Judge issues temporary block on Tennessee's 'abortion trafficking' law
The law is now temporarily paused while the case goes through the court system. If it does not get repealed, those convicted of the misdemeanor can face a minimum sentence of nearly one year in prison.
A federal judge in Tennessee on Friday temporarily blocked a state law that prohibits adults from helping minors get an abortion in another state without parental consent.
The law was passed in May and went into effect in July, and was intended to protect parental rights by making it a crime to circumvent them by helping the minors cross state lines. It also made “intentionally recruit[ing], harbor[ing], or transport[ing]” a pregnant minor for an abortion without permission a class-A misdemeanor.
The law did have exemptions for common transportation vehicles like planes, buses, and trains.
U.S. District Judge Aleta Trauger determined in a 49-page ruling that the state law cannot forbid adults and minors from discussing abortions, and sided with the plaintiffs who accused the current law of being “unconstitutionally vague."

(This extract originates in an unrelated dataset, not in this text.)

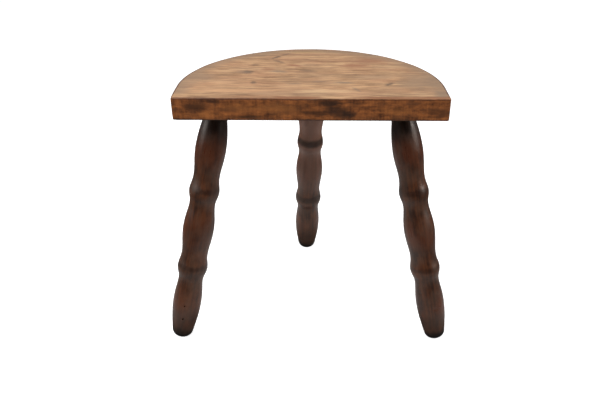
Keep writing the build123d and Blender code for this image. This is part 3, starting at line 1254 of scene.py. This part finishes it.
# %% [markdown]
# The floor is painted brighter round the stool and glows a little there, a painted pool of light,
# and it is painted darker right at the feet, a painted contact shadow. The varnish of the legs
# reflects that. To the eye it is one even white. Seen from below it is clear, so the underside
# of the stool can be looked at as well.


# %% Finish of the floor
def floor_finish():
    """A painted pool of light near the stool, dim further out, with painted contact shadows at the feet.
    It looks evenly white to the eye.
    """
    material, tree, shader, place = new_material("pale_table")
    # Painted pool of light round the stool, and painted contact shadow round each foot, seen only by
    # rays other than the eye's.
    lit = step(tree, move(tree, "LENGTH", place), 0.50, 0.22)
    for axes in leg_frames.values():
        to_foot = move(tree, "LENGTH", move(tree, "SUBTRACT", place, tuple(axes.translation)))
        lit = calc(tree, "MULTIPLY", lit, step(tree, to_foot, 0.030, 0.085))
    painted_pool_colour = mix(tree, lit, colour(0.05, 0.05, 0.05), colour(0.44, 0.44, 0.44))
    glow = mix(tree, lit, colour(0.02, 0.02, 0.02), colour(0.14, 0.14, 0.14))
    seen = use(tree, "LightPath", {}).outputs["Is Camera Ray"]
    link(tree, mix(tree, seen, painted_pool_colour, colour(0.9, 0.9, 0.9)), shader.inputs["Base Color"])
    link(tree, mix(tree, seen, glow, colour(0.7, 0.7, 0.7)), shader.inputs["Emission Color"])
    shader.inputs["Emission Strength"].default_value = 1.0
    from_below = use(tree, "NewGeometry", {}).outputs["Backfacing"]
    link(tree, calc(tree, "SUBTRACT", 1.0, from_below), shader.inputs["Alpha"])
    shader.inputs["Roughness"].default_value = 0.9
    shader.inputs["Specular IOR Level"].default_value = 0.1
    return material


floor.data.materials.append(floor_finish())
print("finish:", floor.data.materials[0].name)

# %% [markdown]
# Last, each new piece is tied to the frame. It rides on the stool's one body, and the bare node
# that it stands for is hidden. The bare wedges are shown as they are, so only their material changes.

# %% Tie the pieces to the frame
board.data.materials.clear()
board.data.materials.append(seat_material)
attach(board, "root")
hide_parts("seat")
for place, piece in leg_pieces.items():
    piece.data.materials.clear()
    piece.data.materials.append(leg_materials[place])
    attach(piece, "root")
    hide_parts("leg_" + place)
    for material_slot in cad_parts["wedge_" + place].material_slots:
        material_slot.material = wedge_material
print("tied to the frame:", board.name, [piece.name for piece in leg_pieces.values()])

“The Tennessee General Assembly apparently determined that, when the topic at hand is ‘abortion trafficking,’ the best interests of the pregnant child are not merely a secondary consideration, but unworthy of particularized consideration at all,” Trauger wrote. “The freedom of speech guaranteed by the First Amendment is not simply a special protection that the Constitution grants to a few, high-profile speakers so that those speakers can hear themselves talk; it is a protection available to everyone."
Tennessee state Democratic Rep. Aftyn Behn, who filed a lawsuit that challenged the abortion law with Nashville attorney Rachel Welty, praised the ruling as a "monumental victory" for abortion rights.
“This ruling doesn’t just protect Tennesseans — it safeguards the freedom to discuss abortion care across state lines, ensuring that we can continue to offer support, share accurate information, and stand up for the rights of those seeking essential health care everywhere,” Behn told the Associated Press.
The law is now temporarily paused while the case goes through the court system. If it does not get repealed, those convicted of the misdemeanor can face a minimum sentence of nearly one year in prison.